* Exercise brief *
Can all of these lines be returned exactly?
+--
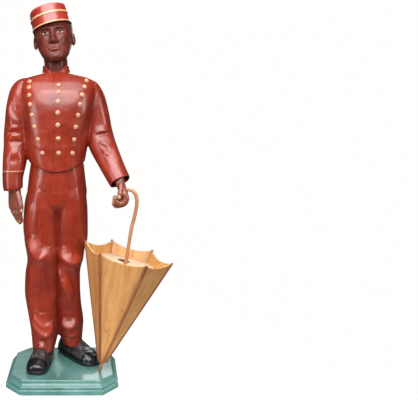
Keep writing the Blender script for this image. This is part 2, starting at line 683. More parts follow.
def make_jacket():
    """Body and sleeves in one skin, its folds, and its cuts: the deepest of the lines at each point."""
    shells = [skin_over(hem_drawn_down(upright_rings(JACKET, 150, 90)))]
    for rows, shoulder in ((RIGHT_SLEEVE, 8), (LEFT_SLEEVE, 12)):
        shells.append(skin_over(domed(with_mouth(limb_rings(rows, 90, 80), *CUFF_OPENING), end=shoulder)))
    skin = melted("jacket", shells, 0.0031, 6)
    carve(skin, JACKET_FRONT, JACKET_BACK)
    local = local_points(skin)
    lines = ((0.9, [FRONT_EDGE], 1.6), (0.7, ARMHOLES_FRONT, 2.0), (0.4, SHOULDER_SEAMS, 1.8))
    cuts = [depth * cut_lines(local, paths, width) for depth, paths, width in lines]
    keep_value(skin, "groove", np.max(cuts, axis=0))
    keep_value(skin, "piping", hump(local[:, 2], CUFF_LINE, 1.6) * (local[:, 0] < -150))
    put("jacket", skin, RED)
    return skin


jacket = make_jacket()

# %% [markdown]
# ## Stand collar
# It rises from the shoulders and opens in a small V under the chin. It is thin cloth, so its rim is a rounded
# lip with an inner face, and the neck comes out of the hollow.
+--
* Written reply *
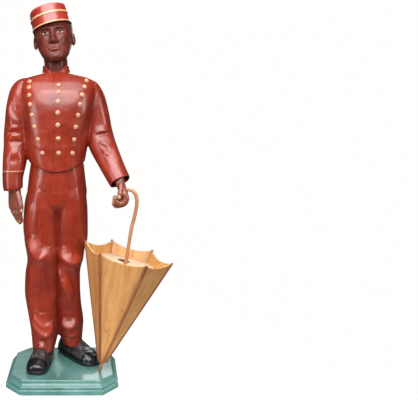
Keep writing the Blender script for this image. This is part 2, starting at line 683. More parts follow.
def make_jacket():
    """Body and sleeves in one skin, its folds, and its cuts: the deepest of the lines at each point."""
    shells = [skin_over(hem_drawn_down(upright_rings(JACKET, 150, 90)))]
    for rows, shoulder in ((RIGHT_SLEEVE, 8), (LEFT_SLEEVE, 12)):
        shells.append(skin_over(domed(with_mouth(limb_rings(rows, 90, 80), *CUFF_OPENING), end=shoulder)))
    skin = melted("jacket", shells, 0.0031, 6)
    carve(skin, JACKET_FRONT, JACKET_BACK)
    local = local_points(skin)
    lines = ((0.9, [FRONT_EDGE], 1.6), (0.7, ARMHOLES_FRONT, 2.0), (0.4, SHOULDER_SEAMS, 1.8))
    cuts = [depth * cut_lines(local, paths, width) for depth, paths, width in lines]
    keep_value(skin, "groove", np.max(cuts, axis=0))
    keep_value(skin, "piping", hump(local[:, 2], CUFF_LINE, 1.6) * (local[:, 0] < -150))
    put("jacket", skin, RED)
    return skin


jacket = make_jacket()

# %% [markdown]
# ## Stand collar
# It rises from the shoulders and opens in a small V under the chin. It is thin cloth, so its rim is a rounded
# lip with an inner face, and the neck comes out of the hollow.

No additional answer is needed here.